The FHA share of total applications decreased to 10.2 percent from 10.5 percent the week prior. The VA share of total applications increased to 11.3 percent from 9.9 percent the week prior. The USDA share of total applications increased to 0.6 percent from 0.5 percent the week prior.
The average contract interest rate for 30-year fixed-rate mortgages with conforming loan balances ($484,350 or less) decreased to 3.87 percent from 3.94 percent, with points decreasing to 0.34 from 0.38 (including the origination fee) for 80 percent loan-to-value ratio (LTV) loans. The effective rate decreased from last week.
The average contract interest rate for 30-year fixed-rate mortgages with jumbo loan balances (greater than $484,350) increased to 3.94 percent from 3.89 percent, with points decreasing to 0.24 from 0.26 (including the origination fee) for 80 percent LTV loans. The effective rate increased from last week.

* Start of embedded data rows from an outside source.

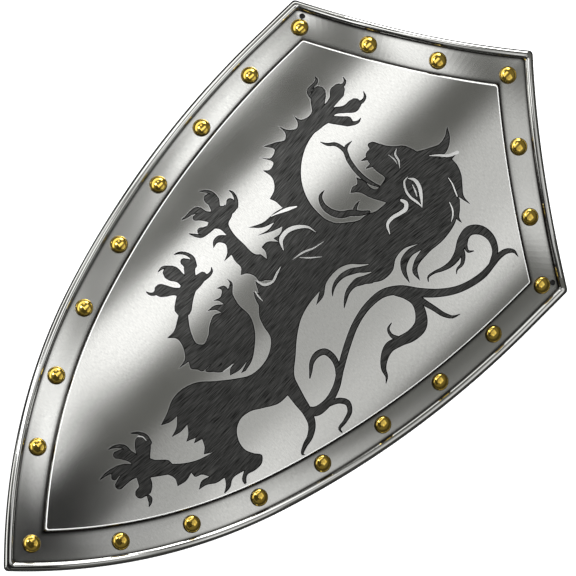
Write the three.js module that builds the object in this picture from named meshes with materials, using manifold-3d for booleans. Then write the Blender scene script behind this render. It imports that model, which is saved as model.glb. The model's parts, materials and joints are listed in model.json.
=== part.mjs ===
// A heater shield: one pressed steel sheet with a rolled rim, and brass rivets all round its border.
// Millimetres, +Z up. The shield lies on its back, on small flats under the rim of its two sides.

import * as THREE from 'three';
import { mergeVertices } from 'three/addons/utils/BufferGeometryUtils.js';
import Module from 'manifold-3d';

const wasm = await Module();
wasm.setup();

const degrees = THREE.MathUtils.degToRad;
const blend = THREE.MathUtils.lerp;

// Outline, seen square on, in the sheet's own frame: the tip at 0, 0 and +Y towards the peak.
const HEIGHT = 700;
const HALF_WIDTH = 187;
const CORNER_Y = 576.5;
const WIDEST_Y = 522;
const UPPER_SIDE_RADIUS = 970;
const UPPER_SIDE_SWEEP = degrees(17.5);
const TOP_HOLLOW = 9; // how far each top edge bows in from the straight line
const CORNER_ROUND = 4; // radius of the outline's points and corners
const BEND_RADIUS = 460; // the sheet is rolled about its long axis

// Section of the sheet, from the edge inwards.
const SHEET = 1.2;
const RIM_RADIUS = 4;
const RIM_LIFT = 0.6; // centre of the rolled rim above the border's edge
const RIM_CURL = degrees(290); // how far round the rim is rolled
const BORDER_START = 8.3;
const COVE = 0.5; // depth of the border's hollow
const STEP_HEIGHT = 2.5;
const STEP_WIDTH = 2.6;
const STEP_INSET = { corner: 32, tip: 36, top: 35.5 }; // edge of the shield to the middle of the step

// Rivets and hanging holes.
const RIVET_HEAD_RADIUS = 8.4;
const RIVET_HEAD_HEIGHT = 5.2;
const RIVET_SHANK_RADIUS = 2.4;
const RIVET_TAIL_RADIUS = 4.4;
const RIVET_TAIL_HEIGHT = 2.2;
const RIVET_INSET = { corner: 20, tip: 20, top: 21.5 };
const SIDE_RIVETS = 7;
const FIRST_SIDE_PITCH = 66.5; // from the corner rivet to the first side rivet
const SIDE_PITCH = { left: 68.5, right: 69.4 }; // marked out by hand, so the sides differ a little
const TOP_PITCHES = 3; // equal steps from the corner rivet to the peak rivet
const TIP_RIVET_Y = 36;
const PEAK_RIVET_Y = 666.5;
const CORNER_RIVET = new THREE.Vector2(165.5, 560);
const HANGING_HOLE = new THREE.Vector2(171.2, 570);
const HANGING_HOLE_RADIUS = 2.7;
const CLEARANCE = 0.3; // air between a rivet and the sheet

const FOOT_TRIM = 0.5; // depth of the flats under the rim that the shield rests on

// Numbers of facets.
const LOWER_SIDE_STEPS = 9;
const UPPER_SIDE_STEPS = 6;
const TOP_STEPS = 6;
const FIELD_COLUMNS = 13; // odd, so that the middle column is level from side to side
const HOLE_SIDES = 12;
const RIVET_SIDES = 12;

// Each side is two arcs that meet smoothly, the lower one ending at the tip.
const upperCentre = new THREE.Vector2(HALF_WIDTH - UPPER_SIDE_RADIUS, WIDEST_Y);
const sweepIn = new THREE.Vector2(-Math.cos(UPPER_SIDE_SWEEP), Math.sin(UPPER_SIDE_SWEEP));
const joint = upperCentre.clone().addScaledVector(sweepIn, -UPPER_SIDE_RADIUS);
const LOWER_SIDE_RADIUS = -joint.lengthSq() / (2 * joint.dot(sweepIn));
const lowerCentre = joint.clone().addScaledVector(sweepIn, LOWER_SIDE_RADIUS);

// Each top edge is a hollow arc from the corner to the peak.
const corner = new THREE.Vector2(HALF_WIDTH, CORNER_Y);
const peak = new THREE.Vector2(0, HEIGHT);
const halfChord = corner.distanceTo(peak) / 2;
const TOP_RADIUS = (halfChord ** 2 + TOP_HOLLOW ** 2) / (2 * TOP_HOLLOW);
const chordUp = peak.clone().sub(corner).normalize();
const topCentre = corner.clone().add(peak).multiplyScalar(0.5)
  .addScaledVector(new THREE.Vector2(chordUp.y, -chordUp.x), TOP_RADIUS - TOP_HOLLOW);

// The point at an angle below the horizontal on a side arc.
function onArc(centre, radius, angle) {
  return new THREE.Vector2(centre.x + radius * Math.cos(angle), centre.y - radius * Math.sin(angle));
}

// The height at which a top edge, moved inwards, stands at x.
function topEdgeY(x, inset) {
  return topCentre.y - Math.sqrt((TOP_RADIUS + inset) ** 2 - (x - topCentre.x) ** 2);
}

// Three points that round off the corner between a and b.
function roundedCorner(a, vertex, b) {
  const toA = a.clone().sub(vertex).normalize();
  const toB = b.clone().sub(vertex).normalize();
  const halfAngle = Math.acos(THREE.MathUtils.clamp(toA.dot(toB), -1, 1)) / 2;
  const cut = CORNER_ROUND / Math.tan(halfAngle);
  const middle = CORNER_ROUND / Math.sin(halfAngle) - CORNER_ROUND;
  const inward = toA.clone().add(toB).normalize();
  return [
    vertex.clone().addScaledVector(toA, cut),
    vertex.clone().addScaledVector(inward, middle),
    vertex.clone().addScaledVector(toB, cut),
  ];
}

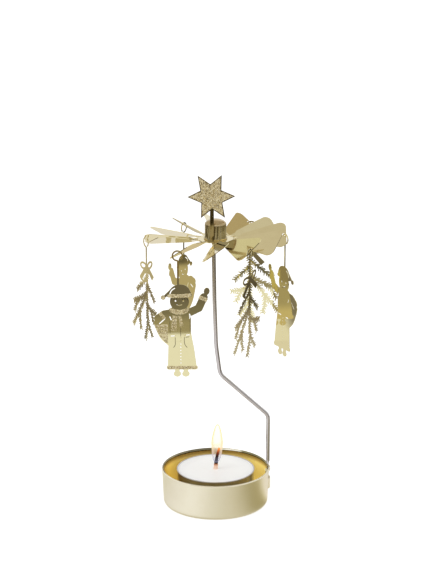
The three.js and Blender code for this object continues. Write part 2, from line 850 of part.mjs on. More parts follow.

The average contract interest rate for 30-year fixed-rate mortgages backed by the FHA remained unchanged at 3.80 percent, with points decreasing to 0.32 from 0.33 (including the origination fee) for 80 percent LTV loans. The effective rate remained unchanged from last week.
The average contract interest rate for 15-year fixed-rate mortgages decreased to 3.29 percent from 3.31 percent, with points decreasing to 0.32 from 0.33 (including the origination fee) for 80 percent LTV loans. The effective rate decreased from last week.
The average contract interest rate for 5/1 ARMs decreased to 3.40 percent from 3.42 percent, with points decreasing to 0.27 from 0.39 (including the origination fee) for 80 percent LTV loans. The effective rate decreased from last week.
The survey covers over 75 percent of all U.S. retail residential mortgage applications, and has been conducted weekly since 1990. Respondents include mortgage bankers, commercial banks and thrifts. Base period and value for all indexes is March 16, 1990=100.